Wednesday, February 18, 2015

I am bedeviled by fits of rationality

"Remember that you are dust, and to dust you shall return."
"Amen."
"Have a great day!"
--conversation between me and the Canon to the Ordinary when I got Ashes to Go at the train station this morning
 When I think rationally about existence, I am unable to function.

The universe massively preexists humanity and will vastly outlive us. We are specks of spacedust, and as a species our little life is nary a blip in the spacetime continuum. That's pure scientific fact, y'all.

"In four billion years the sun will swallow the earth, so what's the point of writing this assignment?" is not a good excuse, but when you think about it it's a strictly rational one. What's the point of getting out of bed? What's the point of staying alive?

In our anthropocentric little construction of reality, my fits of rationality are known as "depression" and are assumed to be treatable. When I lie staring at the ceiling, sleepless for wondering desperately why there's something rather than nothing, I'm making the most rational and fundamental of inquiries, and yet I am not functioning as a human should.

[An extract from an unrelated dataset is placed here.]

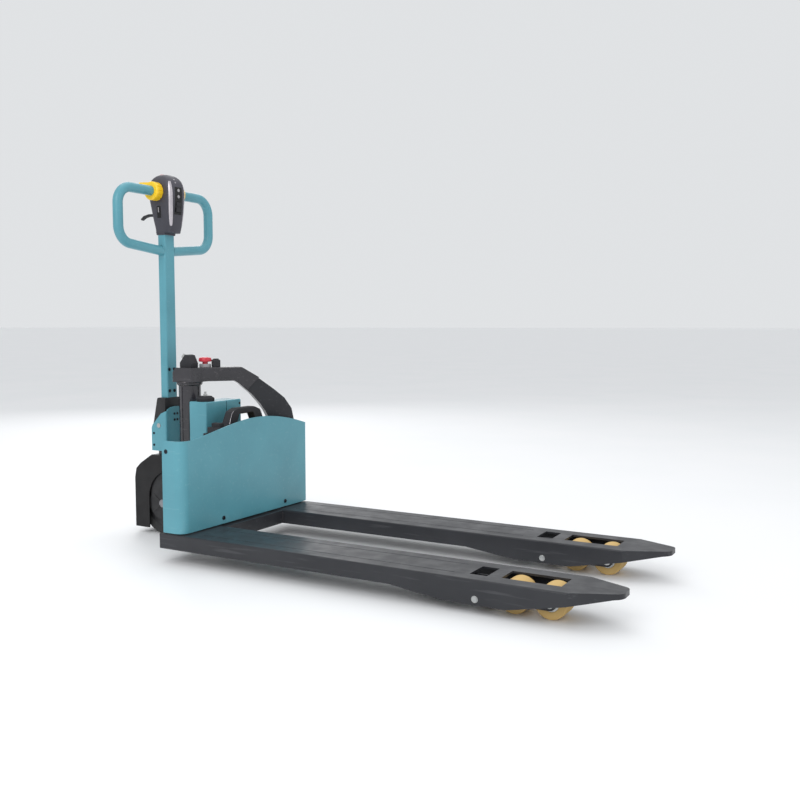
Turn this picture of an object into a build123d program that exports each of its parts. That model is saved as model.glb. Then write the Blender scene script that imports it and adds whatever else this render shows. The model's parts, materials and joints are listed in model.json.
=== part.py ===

I take my meds. I drink my coffee and catch my train and go to work and class. Most of the time, I am not so rational that I can't participate in the trivialities of human life. The great irony, of course, is that my studies -- the work to which I am attempting to devote my life -- entail engaging the very existential questions that, if I delve into them too deeply, immobilize me utterly.

We are dust, and to dust we shall return. Have a great day.